┌────────
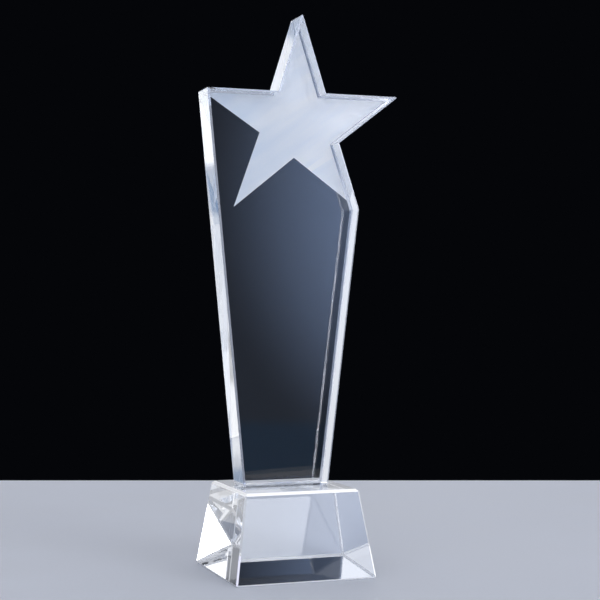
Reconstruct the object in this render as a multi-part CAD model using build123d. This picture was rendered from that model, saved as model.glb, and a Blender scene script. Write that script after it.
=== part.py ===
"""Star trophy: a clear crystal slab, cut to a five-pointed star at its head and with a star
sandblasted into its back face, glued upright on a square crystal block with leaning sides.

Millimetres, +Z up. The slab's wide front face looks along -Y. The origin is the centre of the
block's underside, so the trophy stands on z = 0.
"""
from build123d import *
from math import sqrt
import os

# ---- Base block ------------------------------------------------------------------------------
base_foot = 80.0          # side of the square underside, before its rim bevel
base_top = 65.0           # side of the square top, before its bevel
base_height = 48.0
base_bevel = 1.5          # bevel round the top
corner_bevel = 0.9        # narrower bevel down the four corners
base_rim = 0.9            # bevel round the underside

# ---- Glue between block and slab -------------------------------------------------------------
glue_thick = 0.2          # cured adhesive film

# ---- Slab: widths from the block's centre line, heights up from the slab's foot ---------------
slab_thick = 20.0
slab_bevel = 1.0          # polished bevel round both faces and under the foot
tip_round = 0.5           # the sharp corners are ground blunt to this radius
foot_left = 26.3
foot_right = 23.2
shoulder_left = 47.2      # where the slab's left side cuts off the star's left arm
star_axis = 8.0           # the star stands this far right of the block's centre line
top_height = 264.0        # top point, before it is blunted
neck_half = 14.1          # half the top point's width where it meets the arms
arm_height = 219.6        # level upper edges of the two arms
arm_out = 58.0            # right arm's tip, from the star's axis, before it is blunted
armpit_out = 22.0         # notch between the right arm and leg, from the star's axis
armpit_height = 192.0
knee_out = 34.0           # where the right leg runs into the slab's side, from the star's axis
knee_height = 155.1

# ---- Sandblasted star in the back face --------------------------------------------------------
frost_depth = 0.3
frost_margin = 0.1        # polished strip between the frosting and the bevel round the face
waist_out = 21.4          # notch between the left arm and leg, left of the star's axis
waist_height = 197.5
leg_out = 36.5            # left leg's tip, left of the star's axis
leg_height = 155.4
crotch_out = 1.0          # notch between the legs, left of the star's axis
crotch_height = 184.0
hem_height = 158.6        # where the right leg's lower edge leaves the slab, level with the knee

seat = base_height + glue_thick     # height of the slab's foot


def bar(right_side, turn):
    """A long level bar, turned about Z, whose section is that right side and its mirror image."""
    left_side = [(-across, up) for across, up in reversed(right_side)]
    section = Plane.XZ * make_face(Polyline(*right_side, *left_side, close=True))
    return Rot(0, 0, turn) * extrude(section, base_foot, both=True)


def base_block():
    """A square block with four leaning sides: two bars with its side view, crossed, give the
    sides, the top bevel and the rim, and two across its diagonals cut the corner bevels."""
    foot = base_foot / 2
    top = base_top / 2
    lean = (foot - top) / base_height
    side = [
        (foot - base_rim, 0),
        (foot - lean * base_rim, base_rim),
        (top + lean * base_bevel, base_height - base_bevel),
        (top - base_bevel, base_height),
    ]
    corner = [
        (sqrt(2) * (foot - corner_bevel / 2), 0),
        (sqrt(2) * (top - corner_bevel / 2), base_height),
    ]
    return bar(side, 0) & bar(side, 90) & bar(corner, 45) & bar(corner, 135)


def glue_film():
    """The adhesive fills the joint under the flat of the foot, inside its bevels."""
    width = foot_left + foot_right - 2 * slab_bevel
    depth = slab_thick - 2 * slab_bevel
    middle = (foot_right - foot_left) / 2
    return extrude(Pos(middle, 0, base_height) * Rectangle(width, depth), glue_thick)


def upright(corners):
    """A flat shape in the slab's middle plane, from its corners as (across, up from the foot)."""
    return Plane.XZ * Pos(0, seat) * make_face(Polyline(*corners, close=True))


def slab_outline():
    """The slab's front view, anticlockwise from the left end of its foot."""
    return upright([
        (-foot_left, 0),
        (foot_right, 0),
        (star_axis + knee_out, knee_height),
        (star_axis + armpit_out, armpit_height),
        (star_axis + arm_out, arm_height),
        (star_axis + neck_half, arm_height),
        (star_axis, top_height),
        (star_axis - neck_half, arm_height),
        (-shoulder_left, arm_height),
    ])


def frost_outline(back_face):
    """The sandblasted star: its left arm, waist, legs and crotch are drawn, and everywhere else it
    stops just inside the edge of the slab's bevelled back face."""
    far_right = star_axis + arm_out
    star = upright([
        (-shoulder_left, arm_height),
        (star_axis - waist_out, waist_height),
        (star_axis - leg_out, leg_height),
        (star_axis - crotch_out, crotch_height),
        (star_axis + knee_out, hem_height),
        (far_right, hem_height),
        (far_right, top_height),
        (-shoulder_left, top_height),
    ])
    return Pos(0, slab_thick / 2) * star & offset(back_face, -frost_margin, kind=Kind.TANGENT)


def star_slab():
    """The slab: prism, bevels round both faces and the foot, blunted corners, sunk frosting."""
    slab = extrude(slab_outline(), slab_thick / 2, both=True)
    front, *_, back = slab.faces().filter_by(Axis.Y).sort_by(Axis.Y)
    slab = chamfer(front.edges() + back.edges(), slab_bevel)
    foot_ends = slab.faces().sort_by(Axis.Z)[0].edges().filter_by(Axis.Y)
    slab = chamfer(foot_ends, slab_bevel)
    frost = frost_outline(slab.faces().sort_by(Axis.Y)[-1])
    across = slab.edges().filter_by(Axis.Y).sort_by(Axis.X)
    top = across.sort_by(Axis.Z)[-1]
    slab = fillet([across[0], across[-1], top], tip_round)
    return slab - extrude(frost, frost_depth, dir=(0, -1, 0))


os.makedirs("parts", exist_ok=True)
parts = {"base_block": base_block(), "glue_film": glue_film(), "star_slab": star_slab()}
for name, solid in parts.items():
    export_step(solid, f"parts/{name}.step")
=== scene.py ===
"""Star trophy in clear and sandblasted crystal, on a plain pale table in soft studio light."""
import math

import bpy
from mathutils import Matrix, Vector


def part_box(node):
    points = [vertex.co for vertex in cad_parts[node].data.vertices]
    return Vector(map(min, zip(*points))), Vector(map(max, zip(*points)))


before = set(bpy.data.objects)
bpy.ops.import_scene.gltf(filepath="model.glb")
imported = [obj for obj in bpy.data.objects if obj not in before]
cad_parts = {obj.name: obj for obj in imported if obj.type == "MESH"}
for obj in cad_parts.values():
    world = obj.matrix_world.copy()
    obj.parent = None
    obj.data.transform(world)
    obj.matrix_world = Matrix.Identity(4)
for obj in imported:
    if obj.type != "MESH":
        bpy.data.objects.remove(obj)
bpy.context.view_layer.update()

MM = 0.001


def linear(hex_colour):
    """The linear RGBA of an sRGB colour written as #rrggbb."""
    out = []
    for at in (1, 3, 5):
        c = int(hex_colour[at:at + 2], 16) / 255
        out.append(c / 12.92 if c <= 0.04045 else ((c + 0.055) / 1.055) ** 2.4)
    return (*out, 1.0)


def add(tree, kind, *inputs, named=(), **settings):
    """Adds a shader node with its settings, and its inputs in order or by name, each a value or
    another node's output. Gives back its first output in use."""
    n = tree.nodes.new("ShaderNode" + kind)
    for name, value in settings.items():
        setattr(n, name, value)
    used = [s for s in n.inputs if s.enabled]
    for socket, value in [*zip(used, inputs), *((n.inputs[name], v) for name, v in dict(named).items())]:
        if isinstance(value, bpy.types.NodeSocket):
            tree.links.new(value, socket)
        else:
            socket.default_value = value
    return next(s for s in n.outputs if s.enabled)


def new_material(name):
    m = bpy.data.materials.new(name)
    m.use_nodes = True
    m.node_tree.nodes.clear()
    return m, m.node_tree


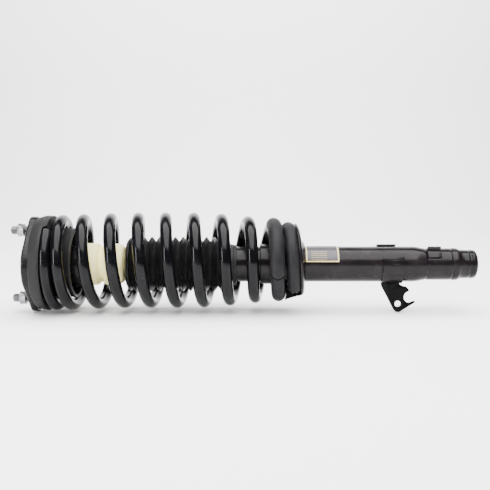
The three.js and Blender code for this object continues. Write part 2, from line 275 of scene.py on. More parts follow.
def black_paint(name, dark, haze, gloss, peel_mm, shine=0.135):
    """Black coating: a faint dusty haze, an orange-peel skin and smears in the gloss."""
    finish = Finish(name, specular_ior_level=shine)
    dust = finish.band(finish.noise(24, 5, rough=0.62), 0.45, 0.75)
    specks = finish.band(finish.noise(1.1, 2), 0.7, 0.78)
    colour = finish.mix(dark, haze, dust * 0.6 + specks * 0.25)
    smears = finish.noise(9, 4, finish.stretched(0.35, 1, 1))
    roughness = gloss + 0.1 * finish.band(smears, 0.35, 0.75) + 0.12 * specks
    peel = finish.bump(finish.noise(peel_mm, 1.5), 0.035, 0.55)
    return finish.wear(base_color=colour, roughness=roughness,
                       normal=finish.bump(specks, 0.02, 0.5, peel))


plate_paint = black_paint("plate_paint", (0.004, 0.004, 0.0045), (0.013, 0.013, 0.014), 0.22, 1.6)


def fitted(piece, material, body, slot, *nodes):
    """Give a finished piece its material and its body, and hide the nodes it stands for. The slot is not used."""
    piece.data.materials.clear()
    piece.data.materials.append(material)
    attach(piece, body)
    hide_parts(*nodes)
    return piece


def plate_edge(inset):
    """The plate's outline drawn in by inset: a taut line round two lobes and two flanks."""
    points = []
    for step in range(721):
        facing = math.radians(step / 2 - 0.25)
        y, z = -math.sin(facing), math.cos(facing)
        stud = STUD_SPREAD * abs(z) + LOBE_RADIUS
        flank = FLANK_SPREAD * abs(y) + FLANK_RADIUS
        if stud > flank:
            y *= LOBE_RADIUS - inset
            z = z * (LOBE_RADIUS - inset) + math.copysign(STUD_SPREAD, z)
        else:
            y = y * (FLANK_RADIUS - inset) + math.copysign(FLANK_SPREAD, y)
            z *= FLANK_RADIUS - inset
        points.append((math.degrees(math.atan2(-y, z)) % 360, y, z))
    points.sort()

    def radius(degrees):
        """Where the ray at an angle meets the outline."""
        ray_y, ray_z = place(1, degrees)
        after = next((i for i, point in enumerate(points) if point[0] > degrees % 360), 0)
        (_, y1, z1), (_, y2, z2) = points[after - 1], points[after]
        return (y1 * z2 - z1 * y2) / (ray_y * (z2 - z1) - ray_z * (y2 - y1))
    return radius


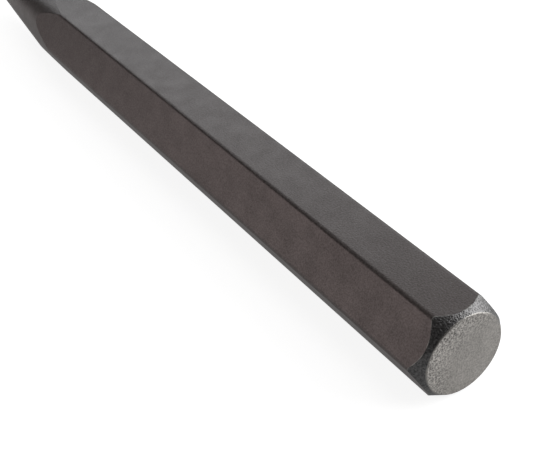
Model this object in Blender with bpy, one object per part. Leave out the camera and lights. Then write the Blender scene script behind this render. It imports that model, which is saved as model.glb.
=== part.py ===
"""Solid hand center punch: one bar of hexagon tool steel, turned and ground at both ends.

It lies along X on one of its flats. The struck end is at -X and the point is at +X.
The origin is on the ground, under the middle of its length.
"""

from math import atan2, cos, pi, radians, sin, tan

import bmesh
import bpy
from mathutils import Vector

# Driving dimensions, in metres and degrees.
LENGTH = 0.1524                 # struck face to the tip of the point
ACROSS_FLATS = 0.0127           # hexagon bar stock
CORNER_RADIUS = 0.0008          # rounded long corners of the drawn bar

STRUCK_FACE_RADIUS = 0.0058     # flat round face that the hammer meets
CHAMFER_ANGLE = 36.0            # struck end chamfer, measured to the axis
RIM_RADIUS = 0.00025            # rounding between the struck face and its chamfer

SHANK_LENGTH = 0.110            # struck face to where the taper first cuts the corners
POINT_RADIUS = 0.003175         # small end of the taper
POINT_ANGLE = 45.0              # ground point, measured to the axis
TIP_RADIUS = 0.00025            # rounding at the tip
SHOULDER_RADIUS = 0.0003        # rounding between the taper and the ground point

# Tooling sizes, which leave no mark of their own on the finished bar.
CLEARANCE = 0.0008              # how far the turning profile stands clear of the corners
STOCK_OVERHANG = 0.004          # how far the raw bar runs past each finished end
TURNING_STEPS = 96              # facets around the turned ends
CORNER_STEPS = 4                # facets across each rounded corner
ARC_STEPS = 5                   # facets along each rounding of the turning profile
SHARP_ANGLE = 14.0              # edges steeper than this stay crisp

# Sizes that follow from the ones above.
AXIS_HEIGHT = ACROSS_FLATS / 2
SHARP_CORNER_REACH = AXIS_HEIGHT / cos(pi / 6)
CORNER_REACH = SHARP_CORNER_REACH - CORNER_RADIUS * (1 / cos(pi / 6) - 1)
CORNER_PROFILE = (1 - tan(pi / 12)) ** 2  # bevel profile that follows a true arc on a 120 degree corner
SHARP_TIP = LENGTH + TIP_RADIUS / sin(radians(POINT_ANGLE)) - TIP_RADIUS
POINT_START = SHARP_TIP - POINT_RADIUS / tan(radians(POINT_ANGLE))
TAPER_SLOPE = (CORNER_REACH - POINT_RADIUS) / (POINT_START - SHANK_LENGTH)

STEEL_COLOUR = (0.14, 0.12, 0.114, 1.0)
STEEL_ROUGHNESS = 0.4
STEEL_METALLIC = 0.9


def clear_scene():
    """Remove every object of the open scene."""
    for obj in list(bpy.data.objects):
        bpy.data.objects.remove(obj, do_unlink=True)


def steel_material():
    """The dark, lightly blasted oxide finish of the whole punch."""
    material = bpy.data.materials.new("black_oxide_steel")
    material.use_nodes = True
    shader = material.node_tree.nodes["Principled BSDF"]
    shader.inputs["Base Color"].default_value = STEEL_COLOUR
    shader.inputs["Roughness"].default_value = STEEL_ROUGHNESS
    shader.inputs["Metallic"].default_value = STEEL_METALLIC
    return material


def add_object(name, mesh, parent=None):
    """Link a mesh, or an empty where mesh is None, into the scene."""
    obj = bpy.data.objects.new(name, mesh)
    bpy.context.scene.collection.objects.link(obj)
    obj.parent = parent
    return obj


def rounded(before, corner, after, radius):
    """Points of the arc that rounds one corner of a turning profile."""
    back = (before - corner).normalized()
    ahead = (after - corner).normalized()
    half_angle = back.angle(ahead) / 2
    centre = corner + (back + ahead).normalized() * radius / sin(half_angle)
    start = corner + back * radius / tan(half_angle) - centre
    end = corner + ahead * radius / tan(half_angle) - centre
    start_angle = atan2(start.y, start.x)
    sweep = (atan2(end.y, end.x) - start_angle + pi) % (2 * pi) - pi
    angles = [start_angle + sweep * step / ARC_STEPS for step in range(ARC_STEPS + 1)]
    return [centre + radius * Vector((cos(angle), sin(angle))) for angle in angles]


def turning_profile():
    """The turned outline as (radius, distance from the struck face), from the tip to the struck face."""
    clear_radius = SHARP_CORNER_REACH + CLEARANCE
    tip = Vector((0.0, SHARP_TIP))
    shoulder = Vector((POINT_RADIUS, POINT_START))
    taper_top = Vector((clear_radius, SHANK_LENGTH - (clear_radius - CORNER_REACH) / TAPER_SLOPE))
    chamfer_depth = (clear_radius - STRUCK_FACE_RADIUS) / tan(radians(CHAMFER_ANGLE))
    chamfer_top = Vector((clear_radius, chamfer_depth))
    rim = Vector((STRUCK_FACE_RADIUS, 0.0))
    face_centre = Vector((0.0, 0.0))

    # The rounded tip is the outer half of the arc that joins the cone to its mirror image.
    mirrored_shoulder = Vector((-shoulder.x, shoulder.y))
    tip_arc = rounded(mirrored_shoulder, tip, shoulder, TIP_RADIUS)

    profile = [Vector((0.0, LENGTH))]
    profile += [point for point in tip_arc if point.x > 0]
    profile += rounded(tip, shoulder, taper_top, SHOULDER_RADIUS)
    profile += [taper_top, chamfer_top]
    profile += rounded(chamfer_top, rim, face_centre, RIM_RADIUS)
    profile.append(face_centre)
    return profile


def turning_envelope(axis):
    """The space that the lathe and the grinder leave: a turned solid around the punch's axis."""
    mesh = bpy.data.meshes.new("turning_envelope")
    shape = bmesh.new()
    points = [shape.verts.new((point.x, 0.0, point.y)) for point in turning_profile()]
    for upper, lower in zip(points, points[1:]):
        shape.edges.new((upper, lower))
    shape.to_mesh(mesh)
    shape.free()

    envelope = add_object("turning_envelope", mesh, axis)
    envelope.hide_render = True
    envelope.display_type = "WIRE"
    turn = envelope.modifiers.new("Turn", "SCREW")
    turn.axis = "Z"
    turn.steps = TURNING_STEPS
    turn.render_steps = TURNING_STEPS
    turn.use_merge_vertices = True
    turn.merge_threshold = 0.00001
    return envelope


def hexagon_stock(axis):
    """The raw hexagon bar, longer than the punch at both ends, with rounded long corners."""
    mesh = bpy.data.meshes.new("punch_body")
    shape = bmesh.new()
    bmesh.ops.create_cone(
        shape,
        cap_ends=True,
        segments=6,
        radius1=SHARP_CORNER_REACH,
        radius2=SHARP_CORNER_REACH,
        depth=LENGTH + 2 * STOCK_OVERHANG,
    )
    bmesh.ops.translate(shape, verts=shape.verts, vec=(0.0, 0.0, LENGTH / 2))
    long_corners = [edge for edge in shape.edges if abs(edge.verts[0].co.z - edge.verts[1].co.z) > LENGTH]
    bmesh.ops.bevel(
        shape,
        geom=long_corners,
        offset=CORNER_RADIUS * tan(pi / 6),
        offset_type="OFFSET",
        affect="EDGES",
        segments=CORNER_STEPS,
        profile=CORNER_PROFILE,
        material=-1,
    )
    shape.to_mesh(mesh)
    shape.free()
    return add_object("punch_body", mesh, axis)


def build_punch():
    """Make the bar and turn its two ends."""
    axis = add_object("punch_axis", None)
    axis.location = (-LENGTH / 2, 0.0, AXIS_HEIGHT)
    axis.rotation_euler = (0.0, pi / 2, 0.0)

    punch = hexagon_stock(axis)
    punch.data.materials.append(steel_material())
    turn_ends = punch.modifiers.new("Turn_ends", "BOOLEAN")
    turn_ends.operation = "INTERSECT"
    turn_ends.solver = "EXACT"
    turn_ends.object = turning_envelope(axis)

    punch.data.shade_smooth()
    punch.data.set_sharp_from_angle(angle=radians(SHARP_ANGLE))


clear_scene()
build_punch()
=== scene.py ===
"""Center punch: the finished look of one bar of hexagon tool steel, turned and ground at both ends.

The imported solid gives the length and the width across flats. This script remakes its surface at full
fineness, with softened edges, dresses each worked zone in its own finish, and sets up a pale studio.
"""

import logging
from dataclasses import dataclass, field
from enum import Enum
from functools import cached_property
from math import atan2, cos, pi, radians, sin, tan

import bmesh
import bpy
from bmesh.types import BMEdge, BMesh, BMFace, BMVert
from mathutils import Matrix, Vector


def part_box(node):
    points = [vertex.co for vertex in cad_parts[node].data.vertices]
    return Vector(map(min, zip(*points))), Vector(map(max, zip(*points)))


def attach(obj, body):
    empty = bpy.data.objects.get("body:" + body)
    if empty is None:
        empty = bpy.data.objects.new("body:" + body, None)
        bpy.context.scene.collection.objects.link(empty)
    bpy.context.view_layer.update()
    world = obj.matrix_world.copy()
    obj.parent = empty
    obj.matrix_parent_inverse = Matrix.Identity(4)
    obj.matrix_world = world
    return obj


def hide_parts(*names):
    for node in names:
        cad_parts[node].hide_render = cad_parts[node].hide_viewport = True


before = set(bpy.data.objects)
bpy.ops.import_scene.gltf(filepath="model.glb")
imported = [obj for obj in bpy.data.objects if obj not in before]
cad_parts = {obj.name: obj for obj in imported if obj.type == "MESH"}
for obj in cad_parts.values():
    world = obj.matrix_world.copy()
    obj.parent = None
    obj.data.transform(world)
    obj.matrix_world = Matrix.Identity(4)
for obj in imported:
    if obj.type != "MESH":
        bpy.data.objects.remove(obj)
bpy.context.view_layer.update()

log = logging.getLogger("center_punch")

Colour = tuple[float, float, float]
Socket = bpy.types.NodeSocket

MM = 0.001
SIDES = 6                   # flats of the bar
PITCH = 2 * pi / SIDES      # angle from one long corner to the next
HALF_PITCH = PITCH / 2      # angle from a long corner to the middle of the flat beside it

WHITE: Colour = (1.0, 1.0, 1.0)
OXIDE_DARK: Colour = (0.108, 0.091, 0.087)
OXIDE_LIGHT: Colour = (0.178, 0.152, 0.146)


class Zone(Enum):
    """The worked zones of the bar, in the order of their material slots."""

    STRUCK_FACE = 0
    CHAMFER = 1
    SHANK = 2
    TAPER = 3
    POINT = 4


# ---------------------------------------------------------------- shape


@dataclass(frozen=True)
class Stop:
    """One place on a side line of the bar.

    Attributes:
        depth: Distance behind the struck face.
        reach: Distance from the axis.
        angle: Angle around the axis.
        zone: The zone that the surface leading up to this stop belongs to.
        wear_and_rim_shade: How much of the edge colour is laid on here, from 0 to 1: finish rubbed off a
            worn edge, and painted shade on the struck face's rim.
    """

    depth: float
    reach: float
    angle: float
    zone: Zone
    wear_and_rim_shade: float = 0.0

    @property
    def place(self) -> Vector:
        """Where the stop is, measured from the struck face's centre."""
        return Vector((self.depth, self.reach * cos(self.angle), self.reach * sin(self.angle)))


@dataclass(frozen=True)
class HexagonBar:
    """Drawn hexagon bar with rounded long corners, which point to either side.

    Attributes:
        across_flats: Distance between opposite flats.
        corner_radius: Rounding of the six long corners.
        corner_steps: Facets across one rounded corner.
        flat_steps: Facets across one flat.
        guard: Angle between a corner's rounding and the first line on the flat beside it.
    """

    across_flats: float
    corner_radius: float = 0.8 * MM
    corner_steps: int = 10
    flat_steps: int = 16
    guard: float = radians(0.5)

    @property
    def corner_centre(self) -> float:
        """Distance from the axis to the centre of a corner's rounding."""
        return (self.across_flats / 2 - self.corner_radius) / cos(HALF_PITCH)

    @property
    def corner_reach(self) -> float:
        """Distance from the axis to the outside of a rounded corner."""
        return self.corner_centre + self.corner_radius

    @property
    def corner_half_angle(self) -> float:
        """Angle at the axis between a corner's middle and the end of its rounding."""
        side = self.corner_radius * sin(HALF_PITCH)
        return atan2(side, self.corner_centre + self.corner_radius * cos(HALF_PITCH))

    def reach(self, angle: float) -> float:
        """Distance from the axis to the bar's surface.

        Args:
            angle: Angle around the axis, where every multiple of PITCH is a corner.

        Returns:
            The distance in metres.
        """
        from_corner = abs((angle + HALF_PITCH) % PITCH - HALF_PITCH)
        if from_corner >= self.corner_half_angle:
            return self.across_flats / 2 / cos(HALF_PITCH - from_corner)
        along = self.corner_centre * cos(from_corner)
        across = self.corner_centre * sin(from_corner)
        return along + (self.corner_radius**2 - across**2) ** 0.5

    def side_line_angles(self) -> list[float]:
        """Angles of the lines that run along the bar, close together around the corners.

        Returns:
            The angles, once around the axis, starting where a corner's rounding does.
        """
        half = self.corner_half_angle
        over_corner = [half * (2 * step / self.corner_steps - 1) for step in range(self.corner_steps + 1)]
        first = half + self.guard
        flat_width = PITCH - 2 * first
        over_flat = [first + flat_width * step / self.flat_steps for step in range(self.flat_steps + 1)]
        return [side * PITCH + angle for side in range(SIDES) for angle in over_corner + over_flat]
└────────
#### WHAT IS REQUIRED:
Start with the line that contains "across = slab.edges().filter_by(Axis.Y).sort_by(Axis.X)" and end with the line that contains "return (*out, 1.0)"; give those lines again exactly, and no others.

#### EXERCISE RESULT:
    across = slab.edges().filter_by(Axis.Y).sort_by(Axis.X)
    top = across.sort_by(Axis.Z)[-1]
    slab = fillet([across[0], across[-1], top], tip_round)
    return slab - extrude(frost, frost_depth, dir=(0, -1, 0))


os.makedirs("parts", exist_ok=True)
parts = {"base_block": base_block(), "glue_film": glue_film(), "star_slab": star_slab()}
for name, solid in parts.items():
    export_step(solid, f"parts/{name}.step")
=== scene.py ===
"""Star trophy in clear and sandblasted crystal, on a plain pale table in soft studio light."""
import math

import bpy
from mathutils import Matrix, Vector


def part_box(node):
    points = [vertex.co for vertex in cad_parts[node].data.vertices]
    return Vector(map(min, zip(*points))), Vector(map(max, zip(*points)))


before = set(bpy.data.objects)
bpy.ops.import_scene.gltf(filepath="model.glb")
imported = [obj for obj in bpy.data.objects if obj not in before]
cad_parts = {obj.name: obj for obj in imported if obj.type == "MESH"}
for obj in cad_parts.values():
    world = obj.matrix_world.copy()
    obj.parent = None
    obj.data.transform(world)
    obj.matrix_world = Matrix.Identity(4)
for obj in imported:
    if obj.type != "MESH":
        bpy.data.objects.remove(obj)
bpy.context.view_layer.update()

MM = 0.001


def linear(hex_colour):
    """The linear RGBA of an sRGB colour written as #rrggbb."""
    out = []
    for at in (1, 3, 5):
        c = int(hex_colour[at:at + 2], 16) / 255
        out.append(c / 12.92 if c <= 0.04045 else ((c + 0.055) / 1.055) ** 2.4)
    return (*out, 1.0)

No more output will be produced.